# Lock up your firearms!!!!!



## armyguy (Nov 9, 2012)

Hi Y'all,

I just want to say how important it is to keep your firearms in a safe and secure way, where unauthorized persons CANNOT get a hold of them. This includes your own kids.

I know a lot of people that just throw away the locks that comes with the firearms and I understand. But there are other ways to keep your firearms secure. Like a gun cabinet and safes and other quick release locks and safes.

There are many reasons to keep your own firearms secured. I dont think I need to list them as we are all adults here.

All gun owner should be responsible for their own firearms. Keep it locked up, so crooks cant get a hold of them. Children does not have access to them and even other family members that are not authorized to use them.

Bad things will not happen if the firearms were properly secured. So if you do not practice securing your firearms to prevent other from gaining access to them then you should not own a firearm. Go get a pepper spray or something.

If you want to argue things like: "well I have a handgun next to me when I sleep" then, sure you can have it next to you but you can easily lock it back up when you wake up or before you leave the house. When you come home dont just lay your CC handgun on the counter. either keep it in a lock drawer or something.

I am just sayin. I know most of you are mature enough to understand what I am getting at. For those of you who dont get it, start asking.
Thanks


----------



## AquaHull (Jun 10, 2012)

Such action may prevent a mass tragedy


----------



## Smitty901 (Nov 16, 2012)

All sounds good but that has nothing to do with what happened. And sadly we will never get the truth. Lot of question that need to be ask but they will not get ask.

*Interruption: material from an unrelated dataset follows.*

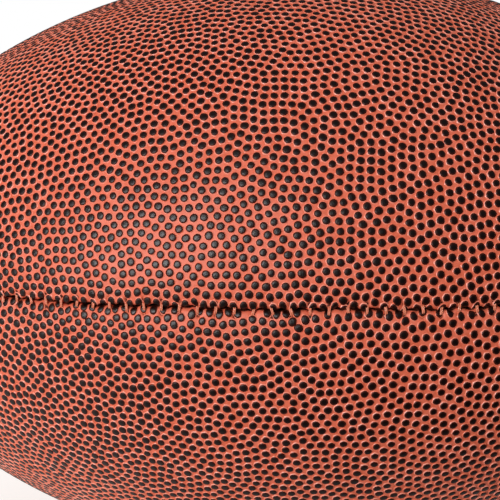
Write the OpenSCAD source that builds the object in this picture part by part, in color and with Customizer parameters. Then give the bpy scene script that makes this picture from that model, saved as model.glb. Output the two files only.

There was something wrong and it did not just come up.
Deal with the sick, problem people before they act. 
Yes secure your weapons but if someone wants to steal they will you can not stop them.


----------



## SOCOM42 (Nov 9, 2012)

the state of Massachusetts requires you to keep them locked or in a secure container.
if for some reason the police enter your home, such as a med emergency and see them laying around unlocked, they will be seized and you will loose your ltc.


----------



## AquaHull (Jun 10, 2012)

I consider my locked home to be a secure container


----------



## Randywag (Nov 29, 2012)

Smitty901 said:


> Yes secure your weapons but if someone wants to steal they will you can not stop them.


+1

If someone wants something bad enough, they WILL get it


----------



## kyletx1911a1 (Jul 16, 2012)

Locking them up is good, gun control does not work, if that murderous pos, hadnt got it from his mom,
He would have found them somewhere else,


----------



## Denton (Sep 18, 2012)

Securing weapons is not the problem, and nowhere near it. Furthermore, I would imagine nobody here needs to be told to keep weapons out of the hands of their toddlers or any mentally-defective family members.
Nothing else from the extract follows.